New Android banking trojan Klopatra has infected more than 3,000 devices, Cleafy says

A previously undocumented Android banking trojan called Klopatra has compromised more than 3,000 devices, with a majority of infections reported in Spain and Italy. Italian fraud prevention firm Cleafy, which discovered the malware and a remote access trojan (RAT) in late August 2025, said it leverages Hidden Virtual Network Computing (VNC) for remote control and dynamic overlays to facilitate credential theft and fraudulent transactions.

Cleafy researchers Federico Valentini, Alessandro Strino, Simone Mattia and Michele Roviello said Klopatra combines extensive use of native libraries with integration of Virbox, a commercial-grade code protection suite, and that these choices make the malware difficult to detect and analyse.

The company said attack chains distribute Klopatra through social engineering lures that trick victims into installing dropper apps masquerading as benign tools such as IPTV applications.

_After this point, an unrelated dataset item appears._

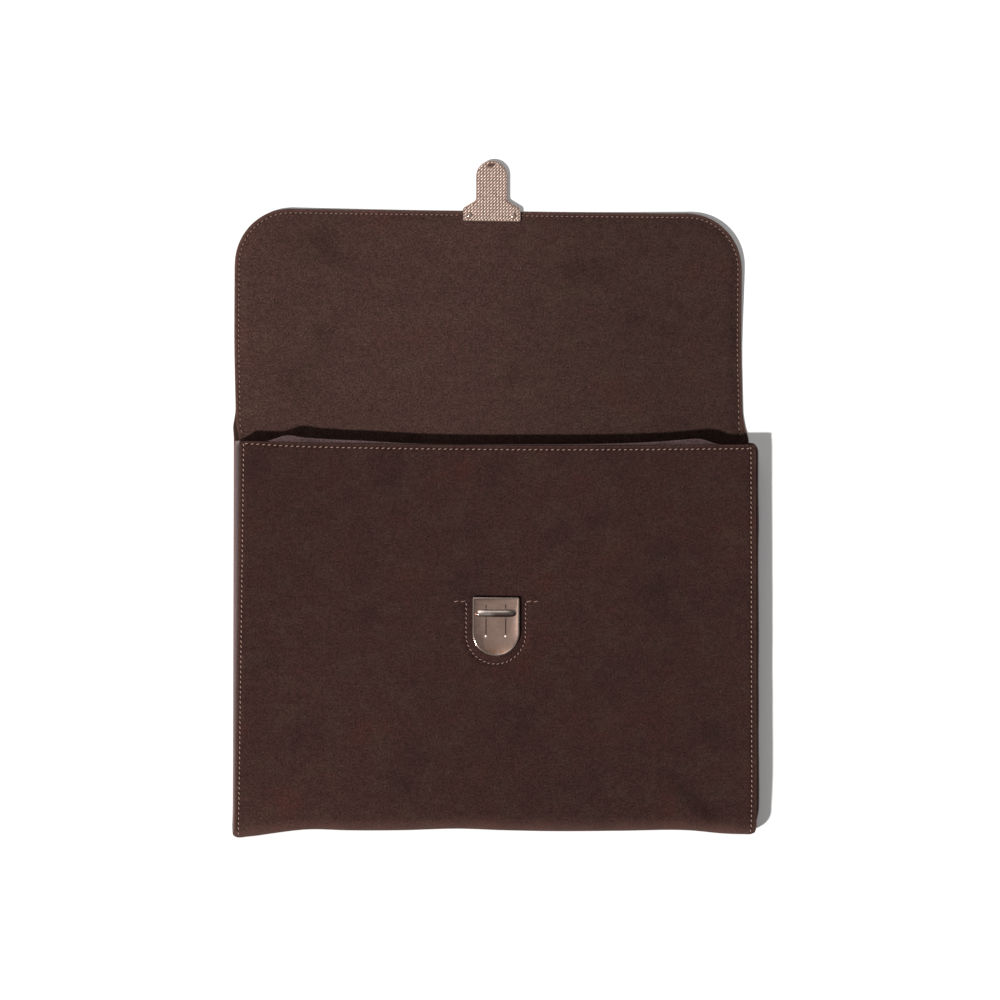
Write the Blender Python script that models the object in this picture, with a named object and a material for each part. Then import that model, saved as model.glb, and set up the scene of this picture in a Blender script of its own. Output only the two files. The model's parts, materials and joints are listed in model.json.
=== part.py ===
"""Flap laptop sleeve with a tuck lock, lying open on its back.

Metres, +Z up through the thickness, +X to the right, +Y towards the flap.
The origin is the middle of the footprint, on the surface that the sleeve lies on.
Everything is drawn open: the flap lies flat beyond the mouth of the pocket.
"""
import math

import bmesh
import bpy
from mathutils import Vector

# ---- driving dimensions ------------------------------------------------------------------
GAP = 0.0003              # kept between pieces that touch
OPEN_LENGTH = 0.495       # bottom of the sleeve to the tip of the tongue, flap open
BODY_HALF = 0.1925        # half the width over the side gussets
PANEL_HALF = 0.1912       # half the width of the front and back leather
FLAP_HALF = 0.1880        # half the width of the spine and the flap
BOTTOM = -OPEN_LENGTH / 2
MOUTH = 0.040             # top edge of the front panel
SPINE_FOLD = 0.060        # crease between the back panel and the spine
FLAP_FOLD = 0.083         # crease between the spine and the flap
FLAP_EDGE = 0.2106        # free edge of the flap
FLAP_CORNER = 0.041       # radius of the flap's two free corners
LEATHER = 0.0012
LINING = 0.0006
BACK_PADDING = 0.0010
FRONT_PADDING = 0.0020
FLAP_BOARD = 0.0006       # stiffener inside the flap
POCKET_DEPTH = 0.0160     # clear space for a laptop up to 15.5 mm thick
BOTTOM_ROLL = 0.008       # outer radius where the leather turns round the bottom

# ---- heights worked out from the layers -----------------------------------------------------
BACK_PADDING_Z = LEATHER + GAP
BACK_LINING_Z = BACK_PADDING_Z + BACK_PADDING + GAP
POCKET_Z = BACK_LINING_Z + LINING + GAP
FRONT_LINING_Z = POCKET_Z + POCKET_DEPTH + GAP
FRONT_PADDING_Z = FRONT_LINING_Z + LINING + GAP
FRONT_Z = FRONT_PADDING_Z + FRONT_PADDING + GAP
TOP_Z = FRONT_Z + LEATHER                      # outer face of the front leather
FOLD_Z = BACK_LINING_Z + LINING + 0.0001       # both creases turn about the inner face
FLAP_LINING_Z = LEATHER + GAP + FLAP_BOARD + GAP
FLAP_INNER_Z = FLAP_LINING_Z + LINING

# ---- gussets and their flanges --------------------------------------------------------------
GUSSET = 0.0010
GUSSET_FLANGE = 0.1845    # inner edge of the sewn flanges
GUSSET_ROUND = 0.003
PADDING_HALF = GUSSET_FLANGE - 0.0008
SIDE_LINING_X = 0.1878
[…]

The dropper requests permission to install packages from unknown sources, extracts the main payload from an embedded JSON packer and seeks permission to Android’s accessibility services, which can be abused to read the screen, record input and perform actions to enable fraud.

Cleafy said the malware shifts core functionality from Java to native libraries, applies extensive code obfuscation, anti-debugging and runtime integrity checks via Virbox, and aims to reduce visibility to traditional analysis frameworks and security solutions.

The company said operators are given granular, real-time control over infected devices using VNC features that can serve a black screen to conceal activity while fraud is executed. Klopatra also attempts to grant itself additional permissions using accessibility services, tries to uninstall certain hard-coded antivirus apps, delivers dynamic overlay login screens over targeted financial and cryptocurrency apps, and checks device state – such as whether the device is charging and the screen is off – before issuing commands to steal PINs or patterns and perform transfers.

Cleafy said as many as 40 distinct builds have been discovered since March 2025 and that evidence from command-and-control infrastructure and linguistic clues suggest the operation is run by a Turkish-speaking group as a private botnet rather than a public malware-as-a-service. The report noted the development came a day after another researcher group flagged a different Android trojan called Datzbro.